• U.S.

Science: Solid Space?

3 minute read
TIME

Last week a vital, thick-set man with hair ruffled by nervous fingers, lectured in German and chalked hieroglyphics on a lecture room blackboard at University College, Nottingham, England. The Nottingham faculty and many a distinguished guest sat and listened intently, though only three of them could begin to comprehend the discourse. When the man finished they asked him to autograph the blackboard. He complied. Then the wise men of Nottingham had the blackboard varnished and stored away as a memento. The name scrawled on it is Albert Einstein.

The varnished figures represent an outline of Einstein’s newest theory: Solid Space. He offered no new formulae, only “the humble expression of my opinion.” He tried to lead his listeners through a chain of ideas as follows:

Man’s concept of Matter preceded his concept of Space. Euclid’s geometry was purely concerned with the relative position of concrete bodies, without reference to any continuum through which they moved. Not until Descartes (1596-1650) invented analytical geometry was absolute, continuous Space conceived.

A great step came when Newton (1642-1727) gave Space a definite physical reality in his theories of force accelerating bodies, the movement being measurable in reference to a really rigid body. The introduction of “ether” by Faraday (1791-1867) and Maxwell (1831-79) to explain their electro-magnetic field theories was the last great step before Einstein’s relativity theories.

Offshoot of relativity was the recognition of a duality in Space’s structure. The components of this real space are: 1) gravitation, 2) electromagnetism. Physicists have found it impossible to relate these two by mother equations.

Two years ago Dr. Einstein lay critically ill. Strange thoughts were coursing through his mind, this thought among them: why not add a directional quantity to the two components of Space and see what happens?

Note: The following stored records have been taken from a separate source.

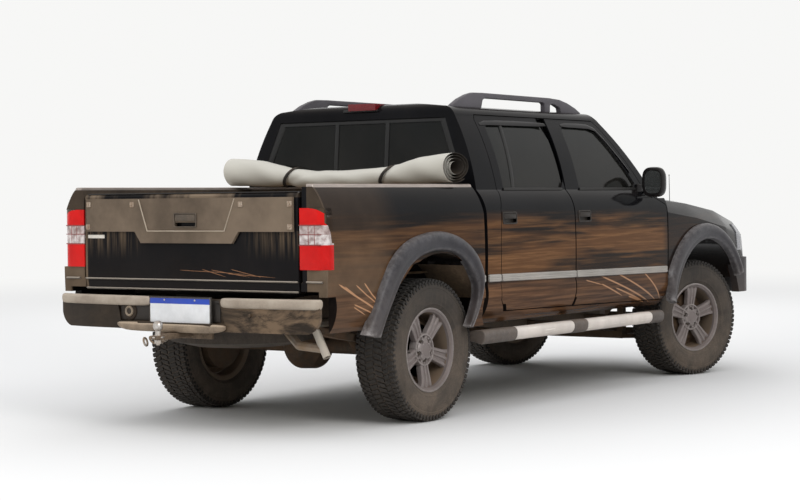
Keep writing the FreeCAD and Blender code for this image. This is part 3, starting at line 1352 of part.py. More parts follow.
def rim_body(label, placement):
    """Alloy rim: a turned barrel with its dish, and a ring of windows between the spokes."""
    seat = size.rim_seat_diameter / 2
    flange = size.rim_flange_diameter / 2
    half = size.rim_width / 2
    inner = seat - size.rim_wall
    face = size.wheel_face_offset
    foot = half - 8 + size.running_gap
    lip = foot + 34.5 * (flange - seat) / 88
    profile = [(-lip - 4, flange), (-lip, flange), (-foot, seat), (foot, seat), (lip, flange),
               (lip + 4, flange), (lip, inner + 6), (face + 34, inner), (face + 20, 60.0),
               (face + 20, 0.0), (face - 16, 0.0), (face - 16, 90.0), (face + 4, inner),
               (-lip, inner)]
    body = revolved_body(label, profile, placement)
    sketch = body.newObject("Sketcher::SketchObject", label + "_window")
    sketch.AttachmentSupport = (origin_item(body, "XZ_Plane"), [""])
    sketch.MapMode = "FlatFace"
    window = [Vec(82, 0, 0), Vec(104, 28, 0), Vec(164, 62, 0), Vec(182, 36, 0), Vec(182, -36, 0),
              Vec(164, -62, 0), Vec(104, -28, 0)]
    for first, last in zip(window, window[1:] + window[:1]):
        sketch.addGeometry(Part.LineSegment(first, last), False)
    pocket = body.newObject("PartDesign::Pocket", label + "_cut")
    pocket.Profile = sketch
    pocket.Type = 1
    pocket.Midplane = True
    ring = body.newObject("PartDesign::PolarPattern", label + "_ring")
    ring.Originals = [pocket]
    ring.Axis = (origin_item(body, "Y_Axis"), [""])
    ring.Angle = 360.0
    ring.Occurrences = int(size.spoke_count)
    body.Tip = ring
    doc.recompute()
    return body


def spare_wheel():
    """Spare tyre with its rim, flat under the bed."""
    top = 636.0 - size.running_gap - 510.0
    profile = [(-80.0, 0.0), (-80.0, 200.0), (-98.0, 250.0), (-70.0, 368.0), (70.0, 368.0),
               (98.0, 250.0), (80.0, 200.0), (80.0, 22.0), (top, 22.0), (top, 0.0)]
    place = FreeCAD.Placement(Vec(-565.0 - origin_x, 0, 510.0),
                              FreeCAD.Rotation(Vec(0, 1, 0), Vec(0, 0, 1)))
    revolved_body("spare_wheel", profile, place)


def wheel_place(x, side, half_track):
    """Placement of a wheel whose outside faces away from the truck."""
    turn = FreeCAD.Rotation(Vec(0, 0, 1), 0.0 if side > 0 else 180.0)
    return FreeCAD.Placement(Vec(x - origin_x, side * half_track, axle_z), turn)


def steer_place():
    """Turn of both front wheels about their kingpins at rest."""
    return FreeCAD.Rotation(Vec(0, 0, 1), -size.park_steer)


def wheels():
    """Four tyres and rims; the front pair is turned with the steering."""
    rows = (
        # name, x, half track, steered
        ("front", size.wheelbase, size.track_front / 2, True),
        ("rear", 0.0, size.track_rear / 2, False),
    )
    for name, x, half_track, turns in rows:
        for side_name, side in (("left", 1), ("right", -1)):
            place = wheel_place(x, side, half_track)
            if turns:
                pivot = Vec(x - origin_x, side * size.kingpin_half_track, 0)
                swing = FreeCAD.Placement(Vec(0, 0, 0), steer_place(), pivot)
                place = swing.multiply(place)
            tyre_body("tyre_%s_%s" % (name, side_name), place)
            rim_body("rim_%s_%s" % (name, side_name), place)


keep("frame_rails", frame_rails())
cab_whole = cab_body()
keep("cab_floor", cab_floor())
keep("cab_shell", cab_shell())
front_door = door("front", front_door_outline(), FRONT_WINDOW, 16.0)
front_door = front_door.fuse(mirror_housing()).removeSplitter()
rear_door = door("rear", rear_door_outline(), REAR_WINDOW, 28.0)
front_glass = window_glass(FRONT_WINDOW)
rear_glass = window_glass(REAR_WINDOW)
keep("door_front_left", front_door)
keep("door_front_right", mirrored(front_door))
keep("door_rear_left", rear_door)
keep("door_rear_right", mirrored(rear_door))
keep("glass_front_left", front_glass)
keep("glass_front_right", mirrored(front_glass))
keep("glass_rear_left", rear_glass)
keep("glass_rear_right", mirrored(rear_glass))
keep("fixed_glass", fixed_glass())
keep("hood", hood())
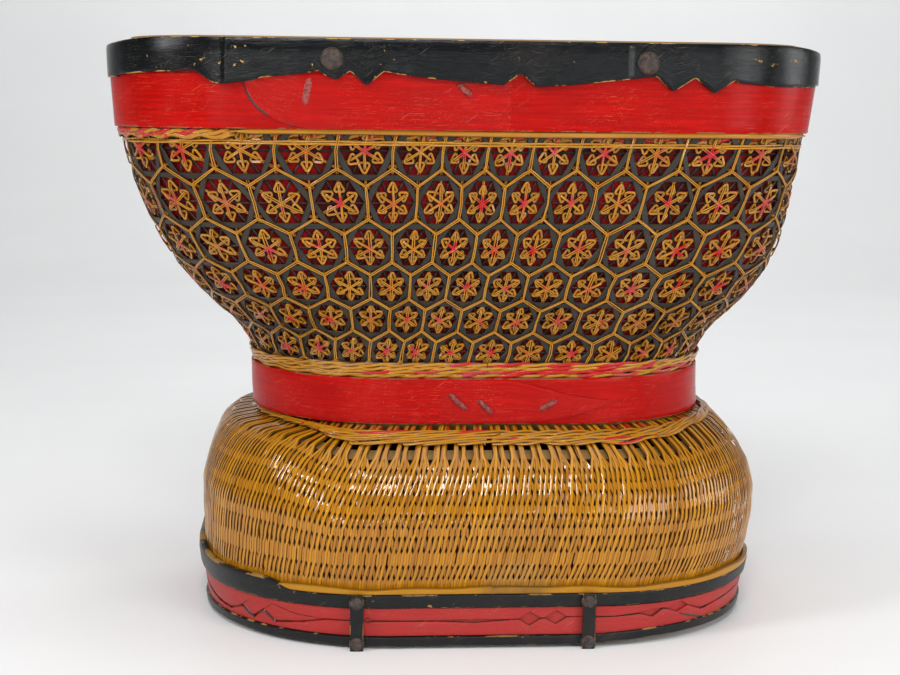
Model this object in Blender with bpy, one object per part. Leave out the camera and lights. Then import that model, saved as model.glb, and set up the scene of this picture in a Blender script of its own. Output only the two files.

When well, he set to work, devised equations which confirmed his sick bed hopes and proved to him that he was striking upon a common denominator which would explain all physical phenomena.

By finer and finer analyses, man has broken down Matter from molecules, to atoms, to immaterial “particles” of radiation. No more paradoxical seems the new Einstein theory that Space is the stuff of which Matter is made, that Space is “solid.” Surest proof for this, one which Dr. Einstein hopes to have accomplished, is to derive the elements of Matter (electrons, protons, photons) from Space.

Whether or not Dr. Einstein has that accomplished as a laboratory feat, he accompanied his introduction of Solid Space with a rhetorical flourish which will doubtless confuse students for years to come. Meaning merely that Space had at last come into its own as the ultimate reality, he exclaimed: “Space is now having its revenge, so to speak, and is eating up Matter.”